━━━━━ PROVIDED DATA

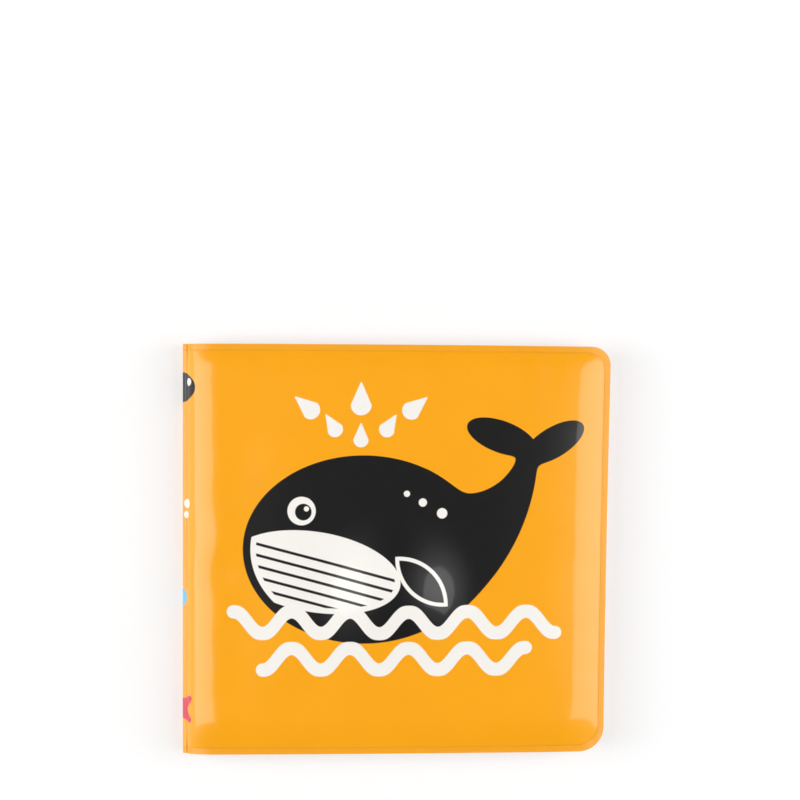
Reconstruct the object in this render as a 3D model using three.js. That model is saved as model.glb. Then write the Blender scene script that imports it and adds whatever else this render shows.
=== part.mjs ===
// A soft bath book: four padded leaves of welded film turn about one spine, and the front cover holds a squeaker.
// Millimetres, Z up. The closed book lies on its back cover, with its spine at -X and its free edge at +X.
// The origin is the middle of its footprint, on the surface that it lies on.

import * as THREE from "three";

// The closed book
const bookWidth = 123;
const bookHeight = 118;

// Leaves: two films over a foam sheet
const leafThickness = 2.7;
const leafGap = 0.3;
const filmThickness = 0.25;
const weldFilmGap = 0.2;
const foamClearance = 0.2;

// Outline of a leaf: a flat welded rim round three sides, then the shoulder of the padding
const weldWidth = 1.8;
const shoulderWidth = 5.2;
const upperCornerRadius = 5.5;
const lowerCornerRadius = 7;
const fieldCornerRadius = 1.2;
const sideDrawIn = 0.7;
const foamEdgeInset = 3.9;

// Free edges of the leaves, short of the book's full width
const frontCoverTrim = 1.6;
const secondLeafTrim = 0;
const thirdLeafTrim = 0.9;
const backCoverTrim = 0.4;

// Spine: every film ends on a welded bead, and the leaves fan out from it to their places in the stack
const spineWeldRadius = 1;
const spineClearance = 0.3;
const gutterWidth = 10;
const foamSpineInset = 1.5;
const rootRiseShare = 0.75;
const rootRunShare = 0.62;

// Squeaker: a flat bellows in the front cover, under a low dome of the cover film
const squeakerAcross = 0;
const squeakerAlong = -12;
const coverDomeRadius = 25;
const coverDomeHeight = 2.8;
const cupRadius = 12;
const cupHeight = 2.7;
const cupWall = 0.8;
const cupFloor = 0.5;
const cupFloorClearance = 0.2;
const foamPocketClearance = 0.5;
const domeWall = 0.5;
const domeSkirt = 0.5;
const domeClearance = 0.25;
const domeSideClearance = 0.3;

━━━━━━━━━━

» TASK TO COMPLETE
Quote verbatim the opening lines of the listing above, ending with the line where "const foamClearance = 0.2;" appears; include both endpoints and nothing more.

» WRITTEN SOLUTION
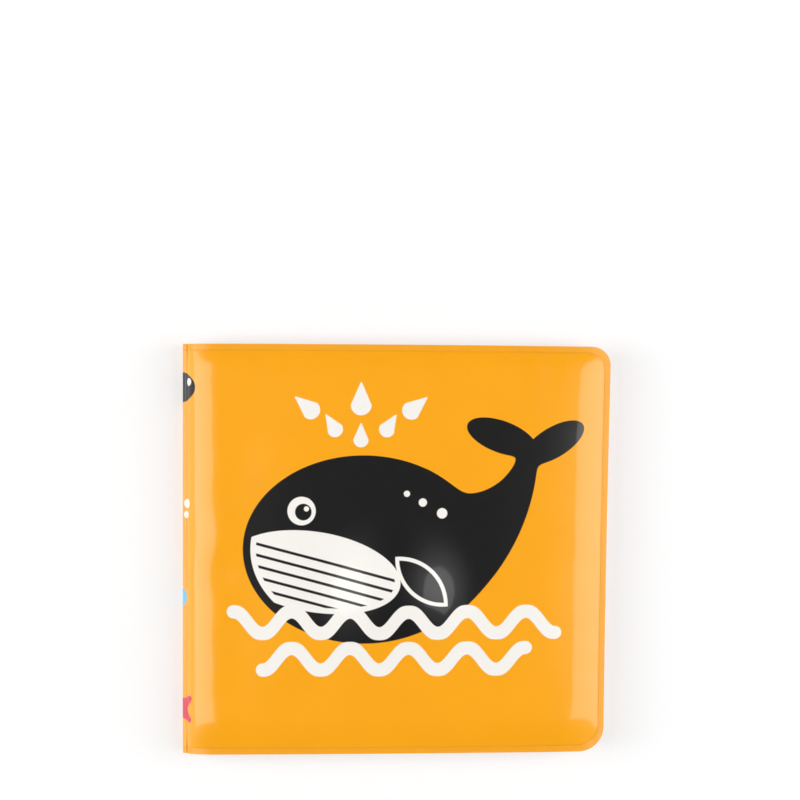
Reconstruct the object in this render as a 3D model using three.js. That model is saved as model.glb. Then write the Blender scene script that imports it and adds whatever else this render shows.
=== part.mjs ===
// A soft bath book: four padded leaves of welded film turn about one spine, and the front cover holds a squeaker.
// Millimetres, Z up. The closed book lies on its back cover, with its spine at -X and its free edge at +X.
// The origin is the middle of its footprint, on the surface that it lies on.

import * as THREE from "three";

// The closed book
const bookWidth = 123;
const bookHeight = 118;

// Leaves: two films over a foam sheet
const leafThickness = 2.7;
const leafGap = 0.3;
const filmThickness = 0.25;
const weldFilmGap = 0.2;
const foamClearance = 0.2;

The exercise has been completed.